In Serbia, one of the next major stops on the Balkan route, the government positioned itself as a friendly, humanitarianist country open to settling refugees, said Professor Jovan Teokarevic of the University of Belgrade. This was easy because refugees did not really want to stay, they paid their own way onward, and Serbia had experience with the acceptance of 840,000 refugees from Croatia and Kosovo after the conflict in the region, he said.
"With its welcoming behavior, Serbia used the crisis in a skillful and legitimate way to improve its extremely bad international image that it had had since the Yugoslav wars in the 1990s," Teokarevic said.

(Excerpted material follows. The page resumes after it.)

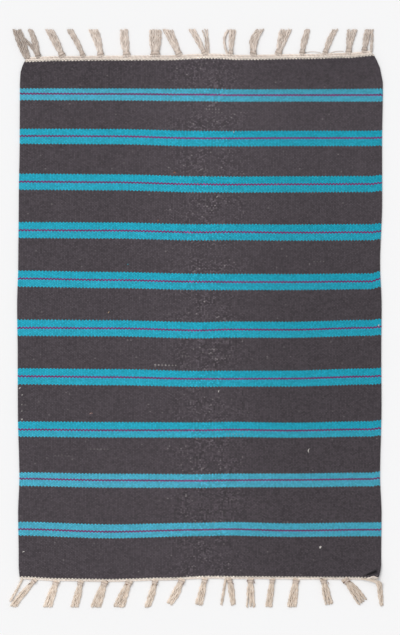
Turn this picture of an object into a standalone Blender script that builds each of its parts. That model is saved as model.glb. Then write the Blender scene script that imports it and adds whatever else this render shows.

Now that borders with Hungary and Croatia are closed to migrants, the situation is different, he said. Seven thousand migrants are in the country, mostly from Afghanistan and Pakistan, who enjoy less support than those from Syria.
"Serbia awaits the European response," Teokarevic said. "There is a high economic price and insufficient EU funds (40 million euro). But the volume of the political price might be bigger as solidarity with migrants is likely to turn into hostility if they remain."
Hungary, once the next stop on the Balkan route, has built fences and systematically stirred up xenophobia in the leadup to a referendum on the quota of migrants to be settled in European Union countries. According to Boldizsár Nagy, associate professor at CEU and an expert in refugee law, Hungary denies that many migrants are truly refugees. It portrays them as threatening, physically obstructs entry with fences and unlawfully detaining them in a transit zone. It criminalized border crossings in a way that violates Article 31 of the Geneva Convention, punished citizens for transporting refugees to Austria even while providing buses for the same purpose, and advocates sending refugees back to Serbia, which by international law is not recognized as a safe third country and can therefore not accept them. The referendum itself was illegal, according to Nagy, breaching EU law because member states already agreed on the quota system and cannot go against such laws with a referendum.
In Slovakia, after a period of strong support for a humanitarian response, the tide quickly turned and the current government was reelected in part by portraying the migrants as a threat. Slovakia granted asylum to more refugees than even in its history, 158, but this was based on an initiative by the Catholic Church to accept Christians fleeing Iraq. The government has committed to 100 more spots, and offered 500 scholarships to Syrian refugees "as a face-saving move," but only 3 people have arrived of the 100, and only 33 students have accepted scholarships so far, according to Alena Kudzko, a research fellow at GLOBSEC Policy Institute in Bratislava and a 2014 graduate of CEU from the Department of International Relations and European Studies. Pressure from non-governmental organizations has resulted in funding and space for a transit center, but Slovakia remains an unattractive destination for migrants because of the lack of an integration program and insufficient government support, Kudzko said.

The narrative changed in Austria as well, toward the prevailing security threat concept, according to Paul Schmidt, secretary general of the Austrian Society for European Politics. Civil society was active, organized, and able to influence the government position on the issue until it became clear that Germany could no longer accept more migrants. In 2015 about 1 million people entered Austria, with about 10 percent seeking asylum, or 90,000 people in a country with a population of 8 million. That's more per capita than Germany. Society became polarized.
"Austria had a good international image for helping but a political rhetoric that went more brutal, radical and objecting to the civil society reaction," Schmidt said. "The Austrian government tried to turn 180 degrees, to reposition itself and focus on a security-based view, fearing even more the unknown. There has been no genuine answer from the political center."
The solution lies in moving beyond the quota issue, Schmidt said.
"The issue does not go away by building fences," he said. "The quota issue is close to our heart because it's about [European] solidarity. It would be wiser to move to other elements of the solution to this issue."